Fig. 7: Trademark cases filed, 2009 – 2017 Q2, by quarter
Lex Machina divides copyright litigation in the U.S. district courts into two subtypes: file sharing cases (those having John Doe or anonymous defendants and accusations based on file sharing technology such as BitTorrent), and all of the other, more traditional cases. As explained in Lex Machina’s Copyright Litigation Report, these cases follow very different dynamics.
From its apogee in Q1 of 2015, the number of file sharing cases filed each quarter declined steadily until Q2 of 2016. Since then the number has oscillated around 300 cases. However, In the second quarter of 2017, only 151 file sharing cases were filed, representing a low not seen since 2011.
File sharing cases have been largely driven by Malibu Media (as shown in Figure 9 below), but Malibu Media did not file a single case in Q2 2017.
Fig. 8: Copyright cases filed, 2011 – 2017 Q2, by quarter
Fig. 9: Copyright cases filed by Malibu Media, 20011 – 2017 Q1, by quarter (no cases filed in Q2 2017)
The second quarter of 2017 is the second consecutive record-high, with 438 cases filed in the first quarter and 445 cases filed in the second quarter of 2017.
The top five districts accounted for roughly half (49.8%) of the cases filed in the first half of 2017. Those districts are the Southern District of New York (19.7%), the Northern District of California (8.3%), the Central District of California (7.8%), the District of Delaware (7.8%) and the District of New Jersey (6.2%).
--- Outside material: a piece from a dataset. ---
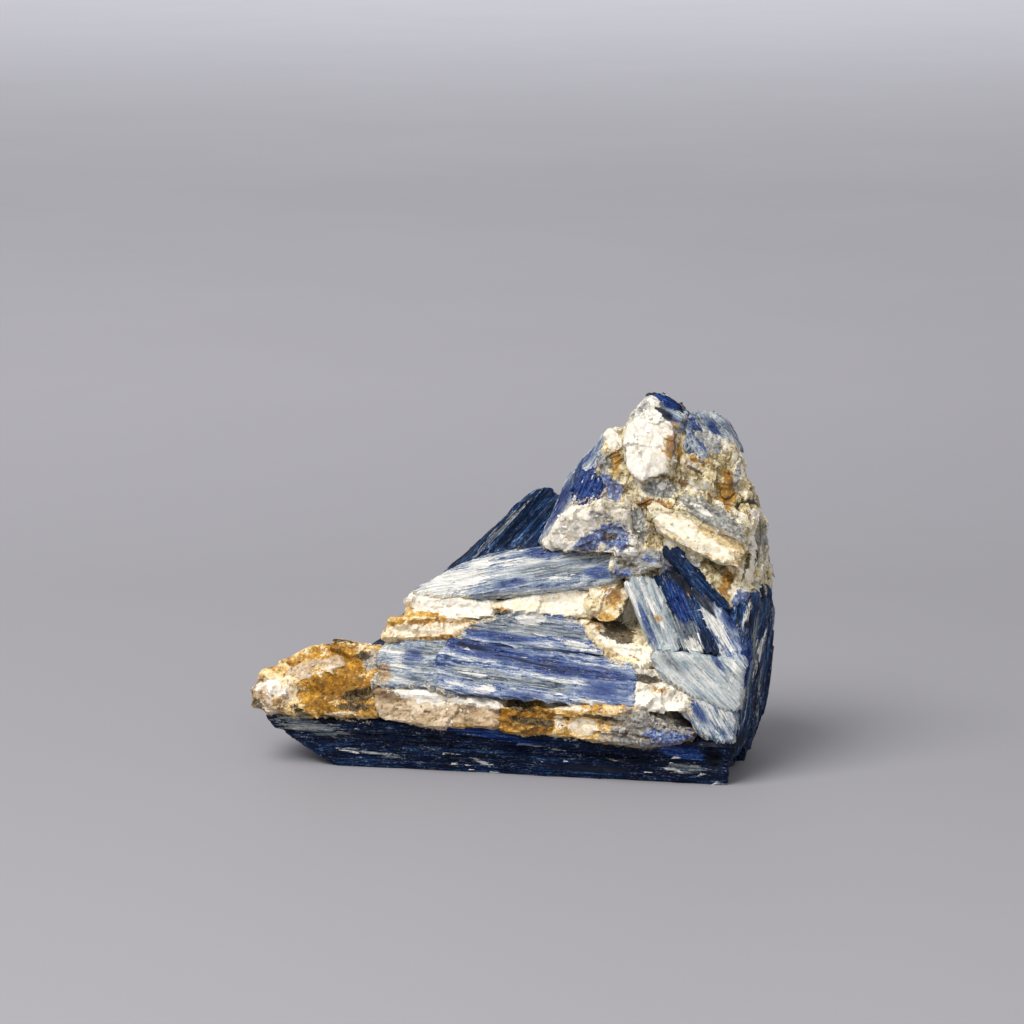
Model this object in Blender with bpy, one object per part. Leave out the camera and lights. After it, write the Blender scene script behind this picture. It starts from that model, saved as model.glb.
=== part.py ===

Fig. 10: Securities cases filed, 2011 – 2017 Q2, by quarter
Fig. 11: Top districts by securities cases filed, 2017 Q2, by quarter
216 cases were filed in the second quarter of 2017, up significantly from the previous four quarters (137, 119, 141, 140 cases), but is still down from the peak that occurred from the third quarter of 2015 and into the first quarter of 2016.